Although a general purpose CBDC might be an alternative to cash in some situations, a central bank introducing such a CBDC would have to ensure the fulfilment of anti-money laundering and counter terrorism financing (AML/CFT) requirements, as well as satisfy the public policy requirements of other supervisory and tax regimes. Furthermore, in some jurisdictions central banks may lack the legal authority to issue a CBDC, and ensuring the robust design and operation of such a system could prove to be challenging. An anonymous general purpose CBDC would raise further concerns and challenges. Although it is unlikely that such a CBDC would be considered, it would not necessarily be limited to retail payments and it could become widely used globally, including for illegal transactions. That said, compared with the current situation, a non-anonymous CBDC could allow for digital records and traces, which could improve the application of rules aimed at AML/CFT.
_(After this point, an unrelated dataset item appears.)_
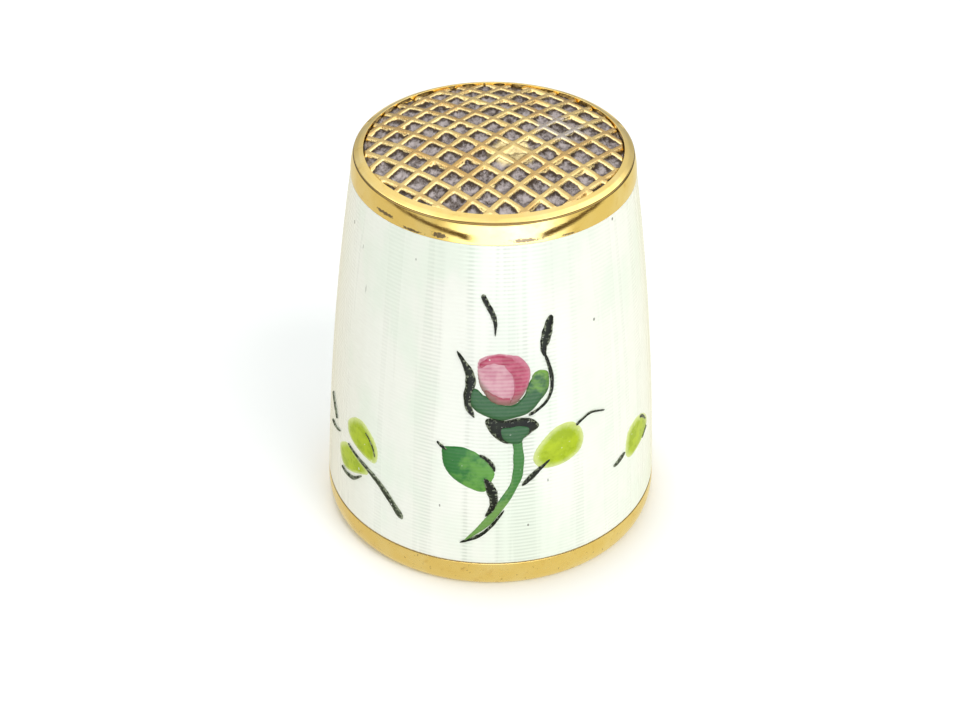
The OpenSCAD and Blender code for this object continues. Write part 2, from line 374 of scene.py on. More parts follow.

The introduction of a CBDC would raise fundamental issues that go far beyond payment systems and monetary policy transmission and implementation. A general purpose CBDC could give rise to higher instability of commercial bank deposit funding. Even if designed primarily with payment purposes in mind, in periods of stress a flight towards the central bank may occur on a fast and large scale, challenging commercial banks and the central bank to manage such situations. Introducing a CBDC could result in a wider presence of central banks in financial systems. This, in turn, could mean a greater role for central banks in allocating economic resources, which could entail overall economic losses should such entities be less efficient than the private sector in allocating resources. It could move central banks into uncharted territory and could also lead to greater political interference.